Il Tempio, luogo sacro, sia esso una semplice chiesa o una spettacolare cattedrale, o una costruzione dedicata ad un altro culto, variamente denominato, può essere quindi definito il luogo, anche ricavato in un ambito naturale, che divenuto sacro, consente di ricercare il non conosciuto, l’invisibile e, per le sue potenzialità, il divino.
Il termine deriva dalla radice indoeuropea tem, il cui significato è dividere, delimitare.
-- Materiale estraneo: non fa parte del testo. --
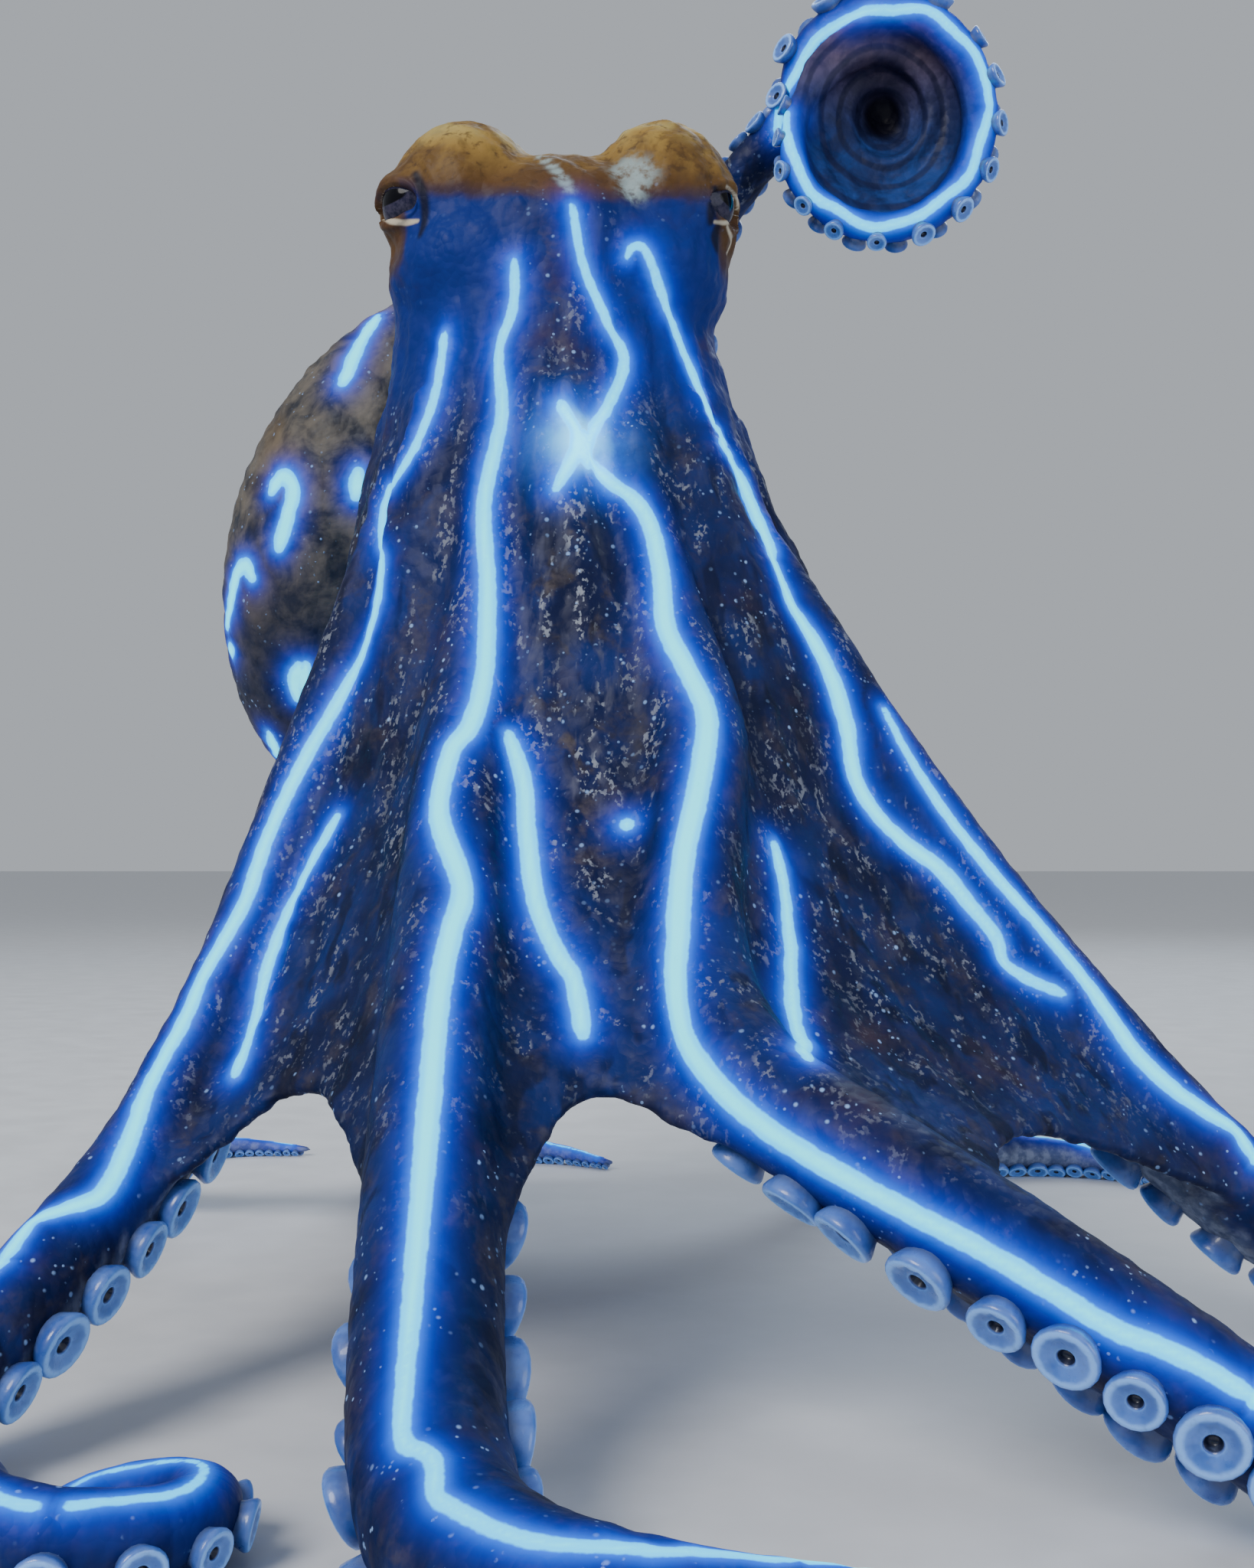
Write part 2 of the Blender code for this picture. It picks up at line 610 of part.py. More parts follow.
def neck_loft(bm):
    """The neck widening to the crown, with a low ridge running down to each arm."""
    count = 48
    loops = []
    for level, middle, width, depth in NECK:
        height = min(1.0, max(0.0, (62.0 - level) / (62.0 - CROWN_Z)))
        loop = []
        for k in range(count):
            angle = math.tau * k / count
            lobe = RIDGE * height * math.cos(8 * (angle - math.radians(22.5)))
            x = middle + (width + lobe) * math.sin(angle)
            y = -(depth + lobe) * math.cos(angle)
            loop.append(bm.verts.new((x, y, level)))
        loops.append(loop)
    for upper, lower in zip(loops, loops[1:]):
        for k in range(count):
            following = (k + 1) % count
            bm.faces.new((upper[k], lower[k], lower[following], upper[following]))
    bm.faces.new(loops[0])
    bm.faces.new(loops[-1][::-1])


def box(name, low, high, cutters):
    bm = bmesh.new()
    bmesh.ops.create_cube(bm, size=1.0)
    size = Vector(high) - Vector(low)
    middle = (Vector(high) + Vector(low)) / 2
    matrix = Matrix.Translation(middle) @ Matrix.Diagonal((*size, 1.0))
    bmesh.ops.transform(bm, matrix=matrix, verts=bm.verts)
    return helper(name, bm, cutters)


def ball(name, centre, radii, cutters, turn=0.0):
    bm = bmesh.new()
    bmesh.ops.create_uvsphere(bm, u_segments=14, v_segments=9, radius=1.0)
    matrix = Matrix.Translation(Vector(centre)) @ Matrix.Rotation(turn, 4, "Z")
    matrix = matrix @ Matrix.Diagonal((*radii, 1.0))
    bmesh.ops.transform(bm, matrix=matrix, verts=bm.verts)
    return helper(name, bm, cutters)


HEAD_VOXEL = 0.55
HEAD_FACES = 0.045  # share of the fine surface's faces that stay


def add_head(nodes, cutters):
    bm = bmesh.new()
    for centre, radii in HEAD_MASSES:
        ellipsoid(bm, centre, radii)
    neck_loft(bm)
    mesh = bpy.data.meshes.new("head")
    bm.to_mesh(mesh)
    bm.free()
    obj = make_object("head", mesh, nodes)
    blend = obj.modifiers.new("blend", "REMESH")
    blend.mode = "VOXEL"
    blend.voxel_size = HEAD_VOXEL
    soften = obj.modifiers.new("soften", "SMOOTH")
    soften.factor = 0.5
    soften.iterations = 14
    apply_modifiers(obj)
    lighten = obj.modifiers.new("lighten", "DECIMATE")
    lighten.ratio = HEAD_FACES
    apply_modifiers(obj)
    below = box("below_crown", (-20, -20, CROWN_Z - 10), (20, 20, CROWN_Z), cutters)
    boolean(obj, below, "DIFFERENCE")
    mouth = add_mouth(cutters)
    boolean(obj, mouth, "UNION")
    for side in (-1, 1):
        centre = Vector((side * EYE_PLACE[0], EYE_PLACE[1], EYE_PLACE[2]))
        lid = EYE_RADIUS + GAP + LID_THICKNESS
        socket = EYE_RADIUS + GAP
        facing = Vector((side * math.sin(GAZE), -math.cos(GAZE), 0.0))
        turn = -side * (math.pi / 2 - GAZE)
        boolean(obj, ball("lids", centre, (lid,) * 3, cutters), "UNION")
        boolean(obj, ball("socket", centre, (socket,) * 3, cutters), "DIFFERENCE")
        slit = ball("slit", centre + facing * lid, (lid, *SLIT), cutters, turn)
        boolean(obj, slit, "DIFFERENCE")
    keep_largest(obj)
    finish(obj, "head", (0, 0, CROWN_Z))
    return obj


MOUTH_PROFILE = (
    # distance from the axis, height against the crown's level
    (0.0, 1.5), (3.6, 1.5), (3.6, -0.6), (2.9, -1.5), (1.7, -1.9), (1.0, -1.3), (0.0, -0.4),
)


def add_mouth(cutters):
    """The round lips in the middle of the crown's underside."""
    bm = bmesh.new()
    verts = [bm.verts.new((x, 0.0, z)) for x, z in MOUTH_PROFILE]
    edges = [bm.edges.new(pair) for pair in zip(verts, verts[1:])]
    bmesh.ops.spin(
        bm, geom=verts + edges, cent=(0, 0, 0), axis=(0, 0, 1), angle=math.tau,
        steps=16, use_merge=True,
    )
    bmesh.ops.remove_doubles(bm, verts=bm.verts, dist=0.001)
    bmesh.ops.recalc_face_normals(bm, faces=bm.faces)
    bmesh.ops.translate(bm, verts=bm.verts, vec=(CROWN_X, 0, CROWN_Z))
    return helper("mouth", bm, cutters)


def add_eyes(nodes):
    for name, side in (("eye_right", -1), ("eye_left", 1)):
        bm = bmesh.new()
        bmesh.ops.create_uvsphere(bm, u_segments=14, v_segments=8, radius=EYE_RADIUS)
        place = (side * EYE_PLACE[0], EYE_PLACE[1], EYE_PLACE[2])
        bmesh.ops.translate(bm, verts=bm.verts, vec=place)
        mesh = bpy.data.meshes.new(name)
        bm.to_mesh(mesh)
        bm.free()
        finish(make_object(name, mesh, nodes), "eye", place)


def swollen(obj, by, cutters):
    """A copy of an object that stands off it by a given distance."""
    copy = make_object(obj.name + "_room", obj.data.copy(), cutters)
    copy.matrix_world = obj.matrix_world
    copy.hide_render = True
    copy.display_type = "WIRE"
    swell = copy.modifiers.new("swell", "DISPLACE")
    swell.strength = by
    swell.mid_level = 0.0
    apply_modifiers(copy)
    return copy


def mantle_frame():
    axis = Vector(MANTLE_AXIS).normalized()
    depth = Vector((0.42, -0.80, -0.43))
    depth = (depth - depth.dot(axis) * axis).normalized()
    width = axis.cross(depth)
    return Matrix((width, depth, axis)).transposed()


def add_mantle(head_room, nodes):
    bm = bmesh.new()
    bmesh.ops.create_uvsphere(bm, u_segments=22, v_segments=14, radius=1.0)
    for vertex in bm.verts:
        along = max(-1.0, min(1.0, vertex.co.z))
        round_radius = math.hypot(vertex.co.x, vertex.co.y)
        wanted = (1 - along * along) ** MANTLE_FULLNESS
        scale = wanted / round_radius if round_radius > 1e-6 else 0.0
        vertex.co.x *= scale * MANTLE_HALF_WIDTH
        vertex.co.y *= scale * MANTLE_HALF_DEPTH
        vertex.co.z *= MANTLE_HALF_LENGTH
    matrix = Matrix.Translation(Vector(MANTLE_CENTRE)) @ mantle_frame().to_4x4()
    bmesh.ops.transform(bm, matrix=matrix, verts=bm.verts)
    mesh = bpy.data.meshes.new("mantle")
    bm.to_mesh(mesh)
    bm.free()
    obj = make_object("mantle", mesh, nodes)
    boolean(obj, head_room, "DIFFERENCE")
    keep_largest(obj)
    finish(obj, "mantle", MANTLE_CENTRE)
    return obj


# Siphon: centre and radius along it, from under the mantle to its open end
SIPHON = (
    (1.2, 7.5, 55.0, 2.9), (1.6, 10.5, 53.6, 2.7), (2.2, 13.2, 50.8, 2.2),
    (2.6, 14.8, 47.6, 1.8), (2.8, 15.6, 44.8, 1.6),
)


def add_siphon(rooms, nodes):
    rows = smooth_path(SIPHON, 1.6)
    tangents = unit(np.gradient(rows[:, :3], axis=0))
    bm = bmesh.new()
    loops = []
    count = 12
    for row, tangent in zip(rows, tangents):
        side = unit(np.cross(tangent, (1.0, 0.0, 0.0)))
        other = np.cross(tangent, side)
        loop = []
        for k in range(count):
            angle = math.tau * k / count
            loop.append(row[:3] + row[3] * (math.cos(angle) * side + math.sin(angle) * other))
        loops.append([bm.verts.new(point) for point in loop])
    for low, high in zip(loops, loops[1:]):
        for k in range(count):
            following = (k + 1) % count
            bm.faces.new((low[k], low[following], high[following], high[k]))
    bm.faces.new(loops[0][::-1])
    mouth = bm.faces.new(loops[-1])
    bmesh.ops.inset_individual(bm, faces=[mouth], thickness=0.55)
    well = bmesh.ops.extrude_discrete_faces(bm, faces=[mouth])["faces"][0]
    bmesh.ops.translate(bm, verts=well.verts, vec=Vector(tangents[-1]) * -2.6)
    bmesh.ops.recalc_face_normals(bm, faces=bm.faces)
    mesh = bpy.data.meshes.new("siphon")
    bm.to_mesh(mesh)
    bm.free()
    obj = make_object("siphon", mesh, nodes)
    for room in rooms:
        boolean(obj, room, "DIFFERENCE")
    keep_largest(obj)
    finish(obj, "skin", SIPHON[0][:3])
    return obj


finished = []


def finish(obj, kind, origin):
    """Gives a shape its material and smooth shading; its own origin goes where it is rooted."""
    finished.append((obj, Vector(origin)))
    obj.data.materials.clear()
    obj.data.materials.append(make_material(obj.name, kind))
    obj.data.shade_smooth()
    obj.data.set_sharp_from_angle(angle=math.radians(50))


def place_in_metres(parent):
    """Scales every finished mesh to metres round its own origin and sets it in place."""
    shift = Vector((ORIGIN[0], ORIGIN[1], 0.0))
    for obj, origin in finished:
        obj.data.transform(Matrix.Translation(-origin))
        obj.data.transform(Matrix.Scale(METRES, 4))
        obj.location = (origin - shift) * METRES
        obj.parent = parent


def main():
    clear_scene()
    nodes = make_collection("blue_lined_octopus")
    cutters = make_collection("cutters", hidden=True)
    parent = make_object("octopus", None, nodes)
    arms = {name: Arm(spec) for name, spec in ARMS.items()}
    head = add_head(nodes, cutters)
    head_room = swollen(head, GAP, cutters)
    mantle = add_mantle(head_room, nodes)
    mantle_room = swollen(mantle, GAP, cutters)
    add_siphon((head_room, mantle_room), nodes)
    add_eyes(nodes)
    for first, second, first_run, second_run in WEBS:
        add_web(first, second, first_run, second_run, arms, nodes)
    for name, spec in ARMS.items():
        add_arm(name, arms[name], spec, nodes)
    for obj in list(cutters.objects):
        bpy.data.objects.remove(obj)
    bpy.data.collections.remove(cutters)
    place_in_metres(parent)


main()
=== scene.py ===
"""Looks of the octopus: one skin over the whole body, its suckers, eyes and glowing lines.

Shapes are made in millimetres in the frame of part.py and scaled to metres at the end. X runs
to the animal's left, Y to its back and Z up.
"""

import math
import random

import bmesh
import bpy
import numpy as np
from mathutils import Matrix, Vector
from mathutils.bvhtree import BVHTree
from mathutils.kdtree import KDTree


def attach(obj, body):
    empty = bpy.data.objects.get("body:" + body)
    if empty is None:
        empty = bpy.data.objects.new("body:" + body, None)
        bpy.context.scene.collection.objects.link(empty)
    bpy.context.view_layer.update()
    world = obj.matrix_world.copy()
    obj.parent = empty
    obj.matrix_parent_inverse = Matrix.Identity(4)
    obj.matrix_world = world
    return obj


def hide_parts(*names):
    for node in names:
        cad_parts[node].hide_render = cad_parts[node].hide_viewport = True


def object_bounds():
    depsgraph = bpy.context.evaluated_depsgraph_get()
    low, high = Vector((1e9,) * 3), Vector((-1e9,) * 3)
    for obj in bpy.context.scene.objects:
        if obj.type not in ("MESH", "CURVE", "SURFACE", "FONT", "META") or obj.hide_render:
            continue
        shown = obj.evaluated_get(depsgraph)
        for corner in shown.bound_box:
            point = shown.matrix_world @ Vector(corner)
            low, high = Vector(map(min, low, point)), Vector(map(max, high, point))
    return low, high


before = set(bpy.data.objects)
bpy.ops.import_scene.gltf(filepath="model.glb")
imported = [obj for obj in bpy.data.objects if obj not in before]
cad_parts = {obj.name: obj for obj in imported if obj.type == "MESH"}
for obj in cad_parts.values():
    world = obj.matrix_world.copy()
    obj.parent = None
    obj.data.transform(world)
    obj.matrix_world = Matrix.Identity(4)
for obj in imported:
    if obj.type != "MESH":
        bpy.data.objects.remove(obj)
cad_low, cad_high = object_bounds()

METRES = 0.001
ORIGIN = np.array([18.9, -0.1, 0.0])
VOXEL = 0.27

# The body's plan, as in part.py
CROWN_Z = 47.0
CROWN_X = 0.55
ROOT_RING = (10.2, 9.6)
ARM_AZIMUTHS = {"1": 22.5, "2": 67.5, "3": 112.5, "4": 157.5}
ROOT_RADIUS = 2.55
TIP_RADIUS = 0.35
ORAL_FLAT = 0.86
FLOOR_BLEND = 0.8
ROW_ANGLE = math.radians(42)
SUCKER_BASE = 0.1
SUCKER_SHARE = 0.46
SUCKER_HEIGHT = 0.65
FLOOR_PRESS = 0.2
EYE_PLACE = (8.3, -3.2, 66.6)
LID_RADIUS = 2.75
EYE_SHOWN = 2.3  # the eyeball fills its lids
CORNEA_HEIGHT = 0.05  # this and the next two are in eyeball radii
CORNEA_REACH = 0.12
PUPIL = (0.55, 0.2)
GAZES = {-1: math.radians(46), 1: math.radians(68)}  # from straight ahead, right and left eye
SLIT = (1.9, 1.05)
SLIT_DROP = 0.45
LID_DEPTH = 0.45  # how far behind the eyeball's surface the opening goes
LID_RIM = 0.14
MANTLE_CENTRE = np.array([-12.4, 19.5, 50.4])
MANTLE_AXIS = (-0.35, 0.13, -0.93)
MANTLE_HALVES = np.array([12.2, 9.6, 19.4])
MANTLE_FULLNESS = 0.62
COIL_CENTRE = np.array([20.5, 2.0, 74.5])
COIL_TALL = 1.14
COIL_AXIS = np.array([0.15, 1.0, 0.43])
FLOOR_COIL = (-15.8, -38.7)
FLOOR_RING = 3.7

CAMERA = np.array([4.2, -106.0, 27.0])
PICTURE_HIGH = 2048
FOCAL = 2253.0  # in pixels of a picture of that height
SENSOR = 36.0
READING_MIDDLE = (800, 1000)  # of the picture as its places were read, 1600 by 2000
TILT = math.atan(102 / FOCAL)

UP = (0.0, 0.0, 1.0)
OUT = None  # for a back that faces away from the crown's middle and up


def unit(vectors):
    vectors = np.asarray(vectors, float)
    return vectors / np.linalg.norm(vectors, axis=-1, keepdims=True)


def smoothstep(x, low, high):
    t = np.clip((np.asarray(x, float) - low) / (high - low), 0, 1)
    return t * t * (3 - 2 * t)


def side_of(arm):
    """1 for a left arm and -1 for a right one, and its azimuth from straight ahead."""
    return (1 if arm[0] == "l" else -1), math.radians(ARM_AZIMUTHS[arm[1]])


def root_of(arm):
    side, azimuth = side_of(arm)
    x = CROWN_X + side * ROOT_RING[0] * math.sin(azimuth)
    return (x, -ROOT_RING[1] * math.cos(azimuth), CROWN_Z)


def outward(point):
    away = np.array([point[0] - CROWN_X, point[1], 0.0])
    return unit(away) + np.array(UP)


def floor_coil(turns, start_radius, end_radius, start_angle):
    """Centre line and back of an arm's end that lies coiled on the floor."""
    rows = []
    count = round(turns * 10)
    for k in range(count + 1):
        turn = k / count * turns
        angle = math.radians(start_angle) + turn * math.tau
        enter = max(0.0, 1.0 - turn / 0.3)
        leave = max(0.0, (turn - 0.75) / (turns - 0.75))
        radius = FLOOR_RING + (start_radius - FLOOR_RING) * enter**1.6
        radius += (end_radius - FLOOR_RING) * leave
        away = np.array([math.cos(angle), math.sin(angle), 0.0])
        place = np.array([*FLOOR_COIL, 0.0]) + radius * away
        rows.append((*place, *(np.array(UP) - 0.7 * away)))
    return rows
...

I greci chiamavano il tempio naturale temenoz, appunto delimitazione di un luogo adibito al culto, sul quale sorgeva sovente anche un manufatto (naos) in cui si riponevano i beni relativi al Tempio, come pure quelli del pubblico erario.
Il Templum per i Romani era la porzione di cielo o di terra che veniva esaminata per eseguire gli auruspici.
Il termine sacro deriva dall’indoeoropeo Sakros, la cui radice è Sak, con cui viene indicato qualcosa alla quale è stata conferita validità, quindi riconosciuta reale. Termine che, rispetto all’ordinario ed al profano, sancisce e certifica ‘il diverso, ovvero ciò che è connesso ad una divinità e al culto’. Sak, che significa anche ‘rito’, in lingua sacra, è kadosh, da kadesh santificare, che, per equivalenza numerica, corrisponde a ‘siede nelle tende’, oltre che ad ‘essere legati’ ed ‘essere svegli’ in particolare nel senso di ‘attenzione, vigilanza e perveranza’.
Individuati i riferimenti, ovvero le linee delle energie, il Tempio viene edificato secondo precisi rapporti geometrici e numerici, affinchè la costruzione sia armonizzata anche con le energie telluriche presenti nel luogo prescelto.
Ne deriva che la geometria sacra, trasmessa dalla Tradizione ed ampiamente utilizzata, va a beneficio del centro animico, del cuore, al di là del tempo e dello spazio.
Le dimensioni del tempio sono determinate seguendo le armonie cosmiche e terrestri, riferite rispettivamente al cielo astronomico e alle correnti telluriche. Il numero aureo può essere considerato l’unità di misura riferita al sacro, che riporta in esso il concetto di bellezza e proporzione divina. Non a caso il santo dei santi, l'altare, il tabernacolo, era collocato nel punto determinato geometricamente in relazione con il cubo. Nel Tempio di Salomone, nel solco della Tradizione ereditata in gran parte dall'Egitto, si praticava lo studio delle scienze, tra le quali la geometria ne era la principale nonchè principio di tutte le altre scienze, quali la musica, l'arte e la lavorazione dei metalli.
Il Tempio, sempre inteso come luogo sacro, rappresenta sia il macro che il microcosmo, favorendo in tal modo la percezione, allorchè si entra nel Tempio stesso, ove, purificati, favorisce l’acceso a una dimensione sacra, ovvero spirituale.
Il Tempio è pertanto, come ci ricorda Mircea Eliade, “imago mundi”, le cui origini e il sapere riferito alle origini sono identici, ove ogni elemento diviene rievocazione del verbo che ha creato il mondo.
Il Tempio e la sacralità ad esso correlata sono dunque, un unicum, lo strumento primario, che offre il percorso per ricercare il sacro o il divino, al di là dell’ampliamento della conoscenza dell’uomo, del sé, della natura e del perfezionamento psichico ed etico di ogni essere umano.
Il sacro consente di attivare, attraverso il piano sottile inferiore, l’energia vitale, che sul piano fisico attiva l’azione, l’istinto di conservazione e di riproduzione, come pure il piano intermedio emozionale, centro del cuore, dei desideri, delle emozioni, dei sentimenti e della devozione, per arrivare a alla nostra parte più elevata, allorchè capta l’energia superiore che governa il nostro essere.
Un viaggio pieno di ostacoli, da affrontare con la mente, con il cuore e con il silenzio, che viene svolto negli edifici sacri che da sempre hanno supportato e quindi aiutato a intuire e percepire, e talvolta a far avvicinare la saggezza e l’essenza spirituale, all’essere umano.
L’essere umano che ha saputo trovare un varco, una apertura, proprio come ci ricorda un breve ma noto brano tratto dal Papiro V di Leida, citato da Marcellin Berthelot, noto personaggio politico e scienziato francese, nel suo libro “Introduzione allo studio dell’alchimia degli antichi”:
“Le porte del Cielo sono aperte,
le porte della Terra sono aperte,
la via della Corrente è aperta;
il mio Spirito è stato inteso da voi tutti, Dei e Geni;
dallo spirito del Cielo, della Terra, del Mare, delle Correnti”.